Надеюсь, Вы не поймете вышесказанное, как мое признание зазывания Бунина в оккупированный Париж? Я — не Икс и он не Игрек. Вопрос мой совершенно абстрактен, но я горю узнать Ваш ответ на него. А также: как Вы относитесь к Триоле, Сартру, Жиду
[906] и другим? Как Вы относились бы ко мне, если бы мне дали в 1942 году Гонкуровскую премию
[907]? Как, если бы моя пьеса шла в Париже в 1943 году?
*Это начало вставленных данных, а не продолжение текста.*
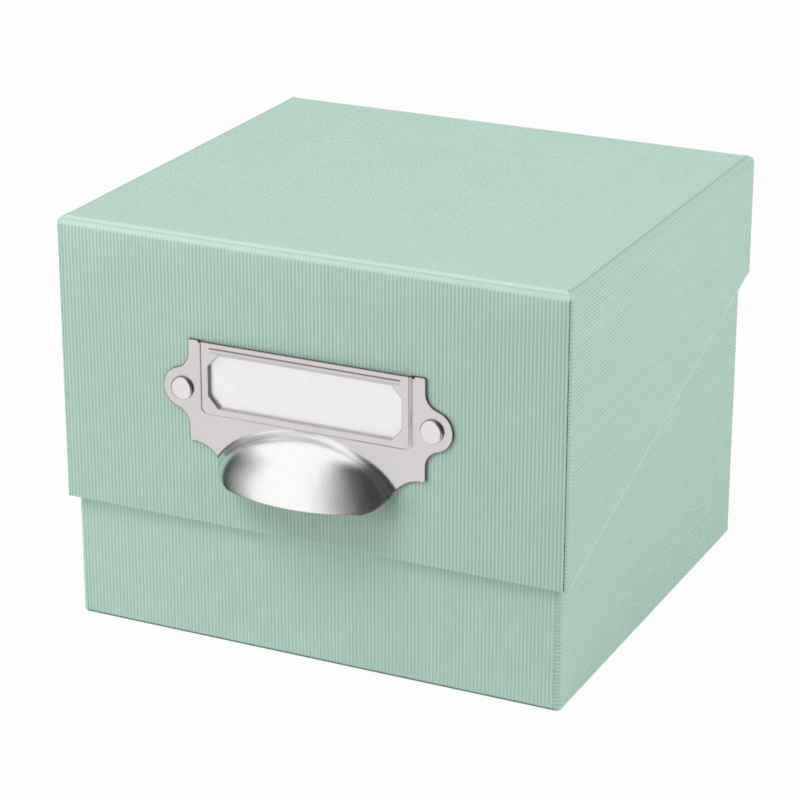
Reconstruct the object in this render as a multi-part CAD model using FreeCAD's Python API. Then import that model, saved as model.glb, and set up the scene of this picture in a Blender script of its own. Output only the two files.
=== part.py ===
"""Photo box: a paper-covered board box with a hinged flip-top lid and a stamped metal label pull.

Millimetres. The origin is the centre of the underside, +Z is up, the front with the pull faces -Y.
"""
import FreeCAD
import Part
import math
import os

Vector = FreeCAD.Vector

# Lid: outer sizes over the cover paper
lid_width = 180.0
lid_depth = 164.0
box_height = 141.0
front_edge_height = 43.3    # lower edge of the lid's front skirt above the table
back_edge_height = 98.2     # lower edge of the lid's back skirt, and height of the hinge fold
lid_top_radius = 3.0
lid_corner_radius = 1.0

# Board and paper
lid_board = 1.6
body_board = 2.0
cover_paper = 0.3
lining_paper = 0.15
base_sheet_paper = 0.2
turn_in = 14.0              # how far the cover paper runs over an edge onto the other face
base_turn_in = 16.0
base_sheet_margin = 3.0
lining_seam = 0.1           # gap between a lining's edge and the turned-in cover paper

# Body
lid_clearance = 0.4         # between the lid's inner face and the body, all round
body_corner_radius = 2.0
body_bottom_radius = 1.5
back_rim_gap = 0.6          # between the back wall's rim and the lid's lining
rivet_rim_gap = 1.3         # between the front wall's rim and the rivets' washers

# Hinge strip: one leaf on the body's back wall, one inside the lid's back skirt
strip_paper = 0.15
strip_length = 160.0
leaf_height = 20.0
fold_gap = 0.4              # from the hinge axis to the leaves' lower ends

# Label pull: one stamped sheet
sheet = 0.8
cup_lip_rise = 17.4         # the cup's lip above the lid's front edge
cup_half_width = 34.0
cup_depth = 15.0
cup_crown_radius = 52.0     # the cup's lip seen from above: a wide arc with a tighter one at each end
cup_end_radius = 30.0
cup_axis_back = 7.0         # the cup is turned about an axis this far behind the lid's front
cup_fillet = 1.5
lip_flat_half = 22.6
lip_corner_radius = 8.8
scallop_rise = 11.3         # the plate's lower edge above the lip
scallop_radius = 12.2
scallop_end_rise = 6.8      # height above the lip where the scallop runs out into the cup's side
lip_cut_rise = 6.3          # the lip's rounded corners are cut up to this height above it
plate_height = 34.8
plate_half_width = 42.0
plate_corner_radius = 0.8
ear_half_width = 44.2       # to a rivet's centre
ear_radius = 7.1
ear_blend_radius = 5.6
rivet_rise = 28.9           # a rivet's centre above the lip
frame_rise = 1.0            # the label frame stands this far off the plate
frame_half_width = 36.5
frame_slope = 0.9
frame_bottom_rise = 22.0    # the frame's lower edge above the lip
frame_corner_radius = 1.6
frame_slit = 0.6            # between the frame's upper end and each side of the plate
slit_depth = 0.9
window_half_width = 34.2
window_height = 18.2
window_margin = 2.0         # from the frame's lower edge to the window
window_chamfer_x = 3.6
window_chamfer_z = 4.0
groove_half_length = 33.4
groove_width = 0.6
groove_depth = 0.3
groove_drop = 1.9           # from the frame's top edge to the groove

# Label card
card_thickness = 0.4
card_clearance = 0.2
card_back_gap = 0.05
card_drop = 0.5             # from the frame's top edge to the card's

# Rivets
head_radius = 3.95
head_height = 1.3
head_bevel = 0.7
shank_radius = 1.5
shank_clearance = 0.05
washer_radius = 3.0
washer_thickness = 0.4
clinch_radius = 2.2
clinch_height = 0.6
clinch_bevel = 0.35

# Sizes that follow from the ones above
lid_wall = cover_paper + lid_board + cover_paper
overhang = lid_wall + lid_clearance
body_width = lid_width - 2 * overhang
body_depth = lid_depth - 2 * overhang
body_wall = cover_paper + body_board + cover_paper
lid_inner_top = box_height - cover_paper - lid_board - lining_paper
front_y = -lid_depth / 2
cup_lip_z = front_edge_height + cup_lip_rise
rivet_z = cup_lip_z + rivet_rise
frame_bottom_z = cup_lip_z + frame_bottom_rise
plate_bottom_z = cup_lip_z + scallop_rise
plate_top_z = plate_bottom_z + plate_height
back_rim_z = lid_inner_top - back_rim_gap
front_rim_z = rivet_z - washer_radius - rivet_rim_gap
board_z = base_sheet_paper + cover_paper
floor_z = board_z + body_board
far = 400.0                 # longer than anything that a cutting solid crosses
through = 50.0              # how far a cutting solid runs on past an open edge
touch = 0.001               # points closer than this lie on each other


def rounded_wire(corners, place):
    """A closed wire through corners (u, v, radius); place turns (u, v) into a point."""
    count = len(corners)
    ends = []
    for i, (u, v, radius) in enumerate(corners):
        here = Vector(u, v, 0)
        to_last = Vector(*corners[i - 1][:2], 0) - here
        to_next = Vector(*corners[(i + 1) % count][:2], 0) - here
        to_last.normalize()
        to_next.normalize()
        if radius <= 0:
            ends.append((here, None, here))
            continue
        half = to_last.getAngle(to_next) / 2
        along = radius / math.tan(half)
        middle = to_last + to_next
        middle.normalize()
        centre = here + middle * (radius / math.sin(half))
        ends.append((here + to_last * along, centre - middle * radius, here + to_next * along))
    edges = []
    for i, (start, crown, end) in enumerate(ends):
        if crown is not None:
            edges.append(Part.Arc(place(start), place(crown), place(end)).toShape())
        following = ends[(i + 1) % count][0]
        if end.distanceToPoint(following) > touch:
            edges.append(Part.LineSegment(place(end), place(following)).toShape())
    return Part.Wire(edges)


def prism_x(corners, half_width):
    """A profile of (y, z, radius) corners, extruded along X to both sides."""
    wire = rounded_wire(corners, lambda p: Vector(-half_width, p.x, p.y))
    return Part.Face(wire).extrude(Vector(2 * half_width, 0, 0))


def prism_y(corners, y0, y1):
    """A profile of (x, z, radius) corners, extruded along Y."""
    wire = rounded_wire(corners, lambda p: Vector(p.x, y0, p.y))
    return Part.Face(wire).extrude(Vector(0, y1 - y0, 0))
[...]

И как, если бы меня взяли в плен в июне 1940 года немцы, а затем, через полгода, выпустили бы с почетом и привезли в Париж (как Сартра)?
_____________
Я забыла Вас спросить вчера, знаете ли Вы, что в «Новом мире» кн. 7 напечатаны воспоминания некого Бережкова
[908], сов[етского] дипломата, о его работе в сов[етском] посольстве в Берлине в 1940–41 гг.? Чрезвычайно интересно, как они посылали немцам вооружение для войны с Францией и Англией! Прочтите, если не читали.
Я буду Вам звонить, как обещала. Пока до свиданья и привет.
Н. Берберова
Там же. Кор. 1-D. Машинопись. Подлинник.